Quote the listing below in its entirety.

#### Data section:
Start

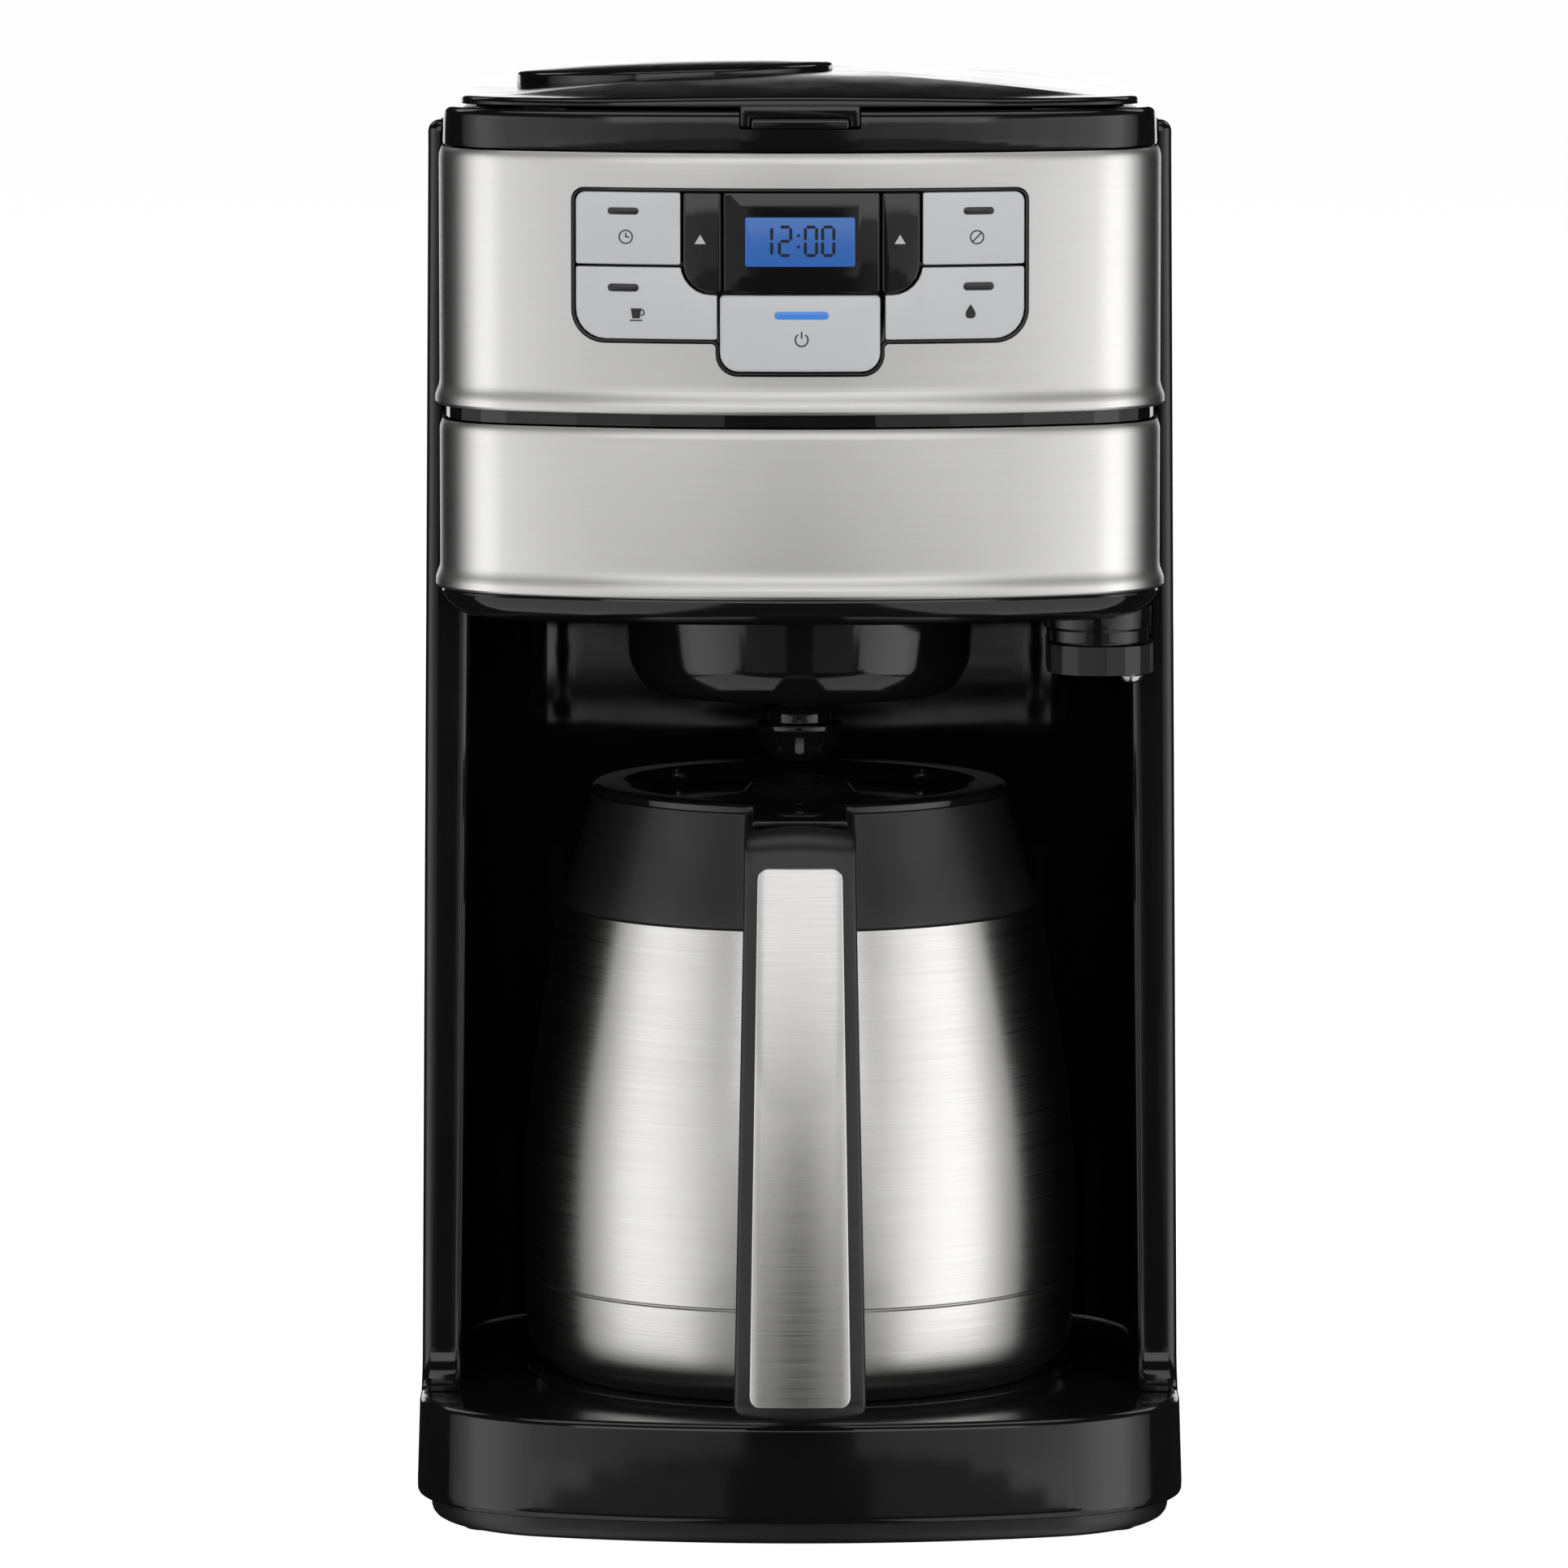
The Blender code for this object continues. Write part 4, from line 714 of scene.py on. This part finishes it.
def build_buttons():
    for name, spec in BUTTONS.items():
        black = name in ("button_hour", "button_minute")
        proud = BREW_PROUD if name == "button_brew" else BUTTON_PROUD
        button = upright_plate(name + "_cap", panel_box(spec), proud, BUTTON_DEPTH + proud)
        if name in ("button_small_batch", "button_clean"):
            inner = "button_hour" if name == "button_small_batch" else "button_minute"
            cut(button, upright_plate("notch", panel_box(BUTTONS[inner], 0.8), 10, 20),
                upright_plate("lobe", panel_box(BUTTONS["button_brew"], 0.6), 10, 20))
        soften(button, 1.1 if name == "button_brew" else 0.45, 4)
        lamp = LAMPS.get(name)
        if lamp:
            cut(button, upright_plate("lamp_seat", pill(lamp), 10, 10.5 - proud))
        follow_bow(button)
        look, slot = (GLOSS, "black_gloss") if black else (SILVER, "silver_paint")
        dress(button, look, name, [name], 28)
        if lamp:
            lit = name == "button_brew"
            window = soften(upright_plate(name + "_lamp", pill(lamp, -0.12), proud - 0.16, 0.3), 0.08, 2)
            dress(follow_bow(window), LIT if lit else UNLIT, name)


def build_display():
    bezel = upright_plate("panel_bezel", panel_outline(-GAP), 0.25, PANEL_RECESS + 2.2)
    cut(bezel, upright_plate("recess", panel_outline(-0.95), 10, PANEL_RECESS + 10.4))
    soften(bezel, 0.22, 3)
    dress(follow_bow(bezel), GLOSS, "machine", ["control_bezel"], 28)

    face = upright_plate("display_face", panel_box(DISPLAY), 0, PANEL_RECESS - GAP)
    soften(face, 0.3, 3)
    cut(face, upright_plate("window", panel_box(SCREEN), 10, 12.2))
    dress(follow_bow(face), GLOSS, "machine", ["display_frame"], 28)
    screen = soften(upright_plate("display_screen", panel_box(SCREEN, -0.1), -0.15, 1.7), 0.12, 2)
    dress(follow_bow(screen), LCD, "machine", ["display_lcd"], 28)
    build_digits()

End

#### Solution:
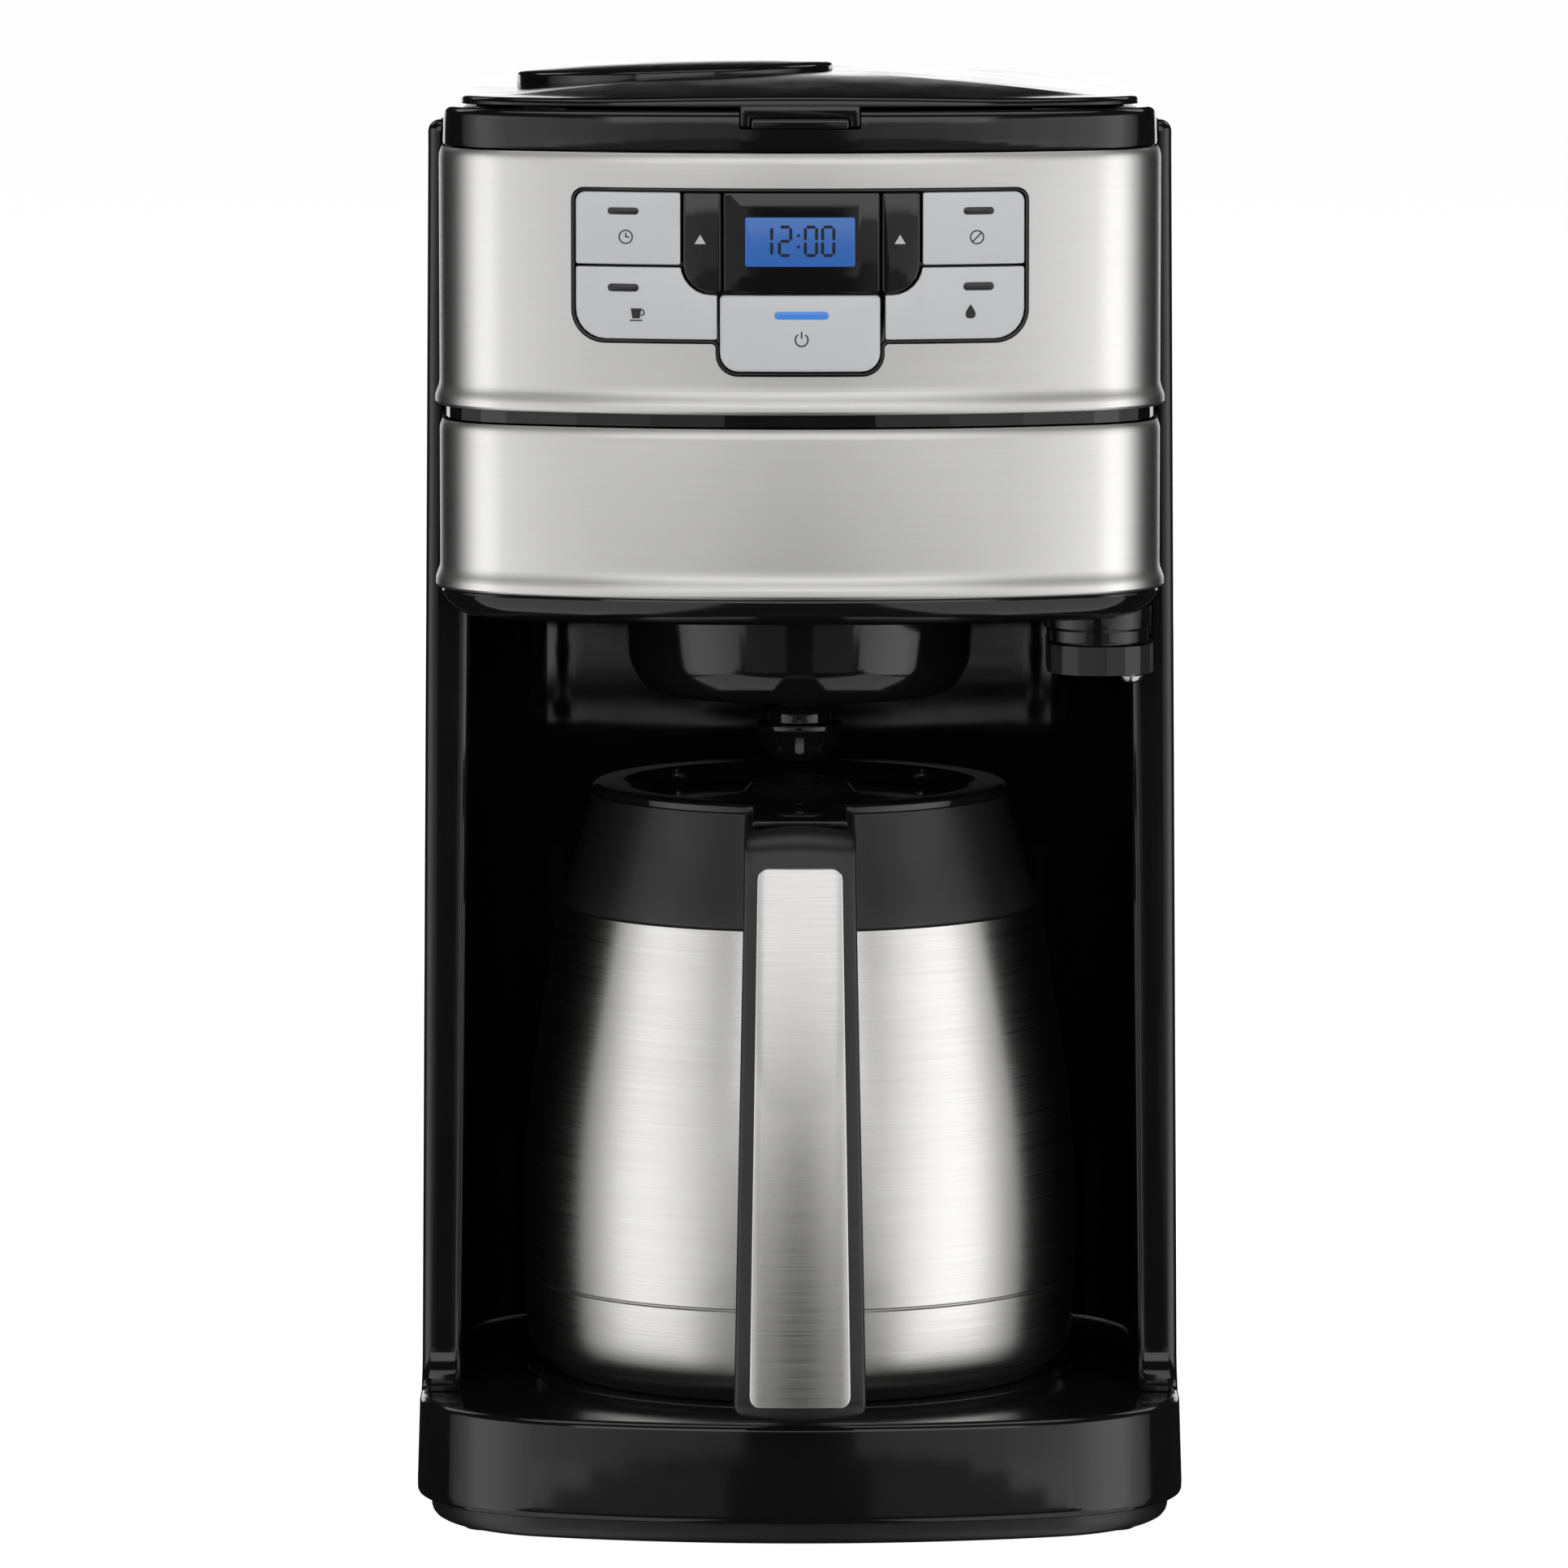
The Blender code for this object continues. Write part 4, from line 714 of scene.py on. This part finishes it.
def build_buttons():
    for name, spec in BUTTONS.items():
        black = name in ("button_hour", "button_minute")
        proud = BREW_PROUD if name == "button_brew" else BUTTON_PROUD
        button = upright_plate(name + "_cap", panel_box(spec), proud, BUTTON_DEPTH + proud)
        if name in ("button_small_batch", "button_clean"):
            inner = "button_hour" if name == "button_small_batch" else "button_minute"
            cut(button, upright_plate("notch", panel_box(BUTTONS[inner], 0.8), 10, 20),
                upright_plate("lobe", panel_box(BUTTONS["button_brew"], 0.6), 10, 20))
        soften(button, 1.1 if name == "button_brew" else 0.45, 4)
        lamp = LAMPS.get(name)
        if lamp:
            cut(button, upright_plate("lamp_seat", pill(lamp), 10, 10.5 - proud))
        follow_bow(button)
        look, slot = (GLOSS, "black_gloss") if black else (SILVER, "silver_paint")
        dress(button, look, name, [name], 28)
        if lamp:
            lit = name == "button_brew"
            window = soften(upright_plate(name + "_lamp", pill(lamp, -0.12), proud - 0.16, 0.3), 0.08, 2)
            dress(follow_bow(window), LIT if lit else UNLIT, name)


def build_display():
    bezel = upright_plate("panel_bezel", panel_outline(-GAP), 0.25, PANEL_RECESS + 2.2)
    cut(bezel, upright_plate("recess", panel_outline(-0.95), 10, PANEL_RECESS + 10.4))
    soften(bezel, 0.22, 3)
    dress(follow_bow(bezel), GLOSS, "machine", ["control_bezel"], 28)

    face = upright_plate("display_face", panel_box(DISPLAY), 0, PANEL_RECESS - GAP)
    soften(face, 0.3, 3)
    cut(face, upright_plate("window", panel_box(SCREEN), 10, 12.2))
    dress(follow_bow(face), GLOSS, "machine", ["display_frame"], 28)
    screen = soften(upright_plate("display_screen", panel_box(SCREEN, -0.1), -0.15, 1.7), 0.12, 2)
    dress(follow_bow(screen), LCD, "machine", ["display_lcd"], 28)
    build_digits()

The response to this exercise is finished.